GEN. KEITH ALEXANDER: Within the United States, that would be the FBI lead. If it was a foreign actor in the United States, theFBI would still have the lead and could work that with NSA or other intelligence agencies, as authorized. But to conduct that kind of collection in the United States, it would have to go through a court order, and the court would have to authorize it. We are not authorized to do it, nor do we do it.

AMY GOODMAN: That was General Keith Alexander, the NSA director, being questioned by Democratic Congress Member Hank Johnson. Bill Binney, he’s the head of your agency, of the NSA. Explain what he’s saying—what he’s not saying, as well.

WILLIAM BINNEY: Well, I think it’s—part of it is a term, how you use the term "intercept," as to whether or not what they’re saying is, "We aren’t actually looking at it, but we have it," you know, or whether or not they’re actually collecting it and storing it somewhere.

JUAN GONZALEZ: So the mistake of the congressman was not to ask, "Are you collecting information?"

WILLIAM BINNEY: Well, he also said things like, "We don’t collect" — or, "We don’t collect against U.S. citizens unless we have a warrant." And then, at the same time, he said that we don’t—at the same interview, he said, "We don’t have the capability to collect inside this country." Well, those are kind of contradictory.

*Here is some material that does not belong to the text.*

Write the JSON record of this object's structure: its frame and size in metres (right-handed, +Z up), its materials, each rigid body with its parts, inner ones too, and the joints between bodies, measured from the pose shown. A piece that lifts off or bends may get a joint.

AMY GOODMAN: Is he lying? Is General Keith Alexander lying?

WILLIAM BINNEY: I wouldn’t—you know, the point is how you split the words. I wouldn’t say "lying." It’s a kind of avoiding the issue.

AMY GOODMAN: Jacob Appelbaum, how does this relate to you? And how powerful is General Keith Alexander?

JACOB APPELBAUM: I was saying to Bill that I think he’s probably the most powerful person in the world, in the sense that—

AMY GOODMAN: More powerful than President Obama?

JACOB APPELBAUM: Well, sure. I mean, if he controls the information that arrives on Obama’s desk, and Obama makes decisions based on the things on his desk, what decisions can he make, if—except the decisions presented to him by the people he trusts? And when the people he trusts are the military, the military makes the decisions, then the civilian government is not actually in power.

AMY GOODMAN: Bill Binney, you’re nodding your head.

WILLIAM BINNEY: Yes. I mean, well, for example, their responsibility is to interpret what they have and report up echelon. So, I mean, that’s the responsibility of all the intelligence agencies. So, they basically filter the information to what they believe is important, which is what they should do, because, you know, they’re occupying—it takes time for leaders to review material to make decisions. So they have to boil it down as best they can. So it’s a function of their processing, but it is important that they do it correctly to make sure the information that gets there is correct and complete as it can.

AMY GOODMAN: Is General Alexander more powerful than President Obama?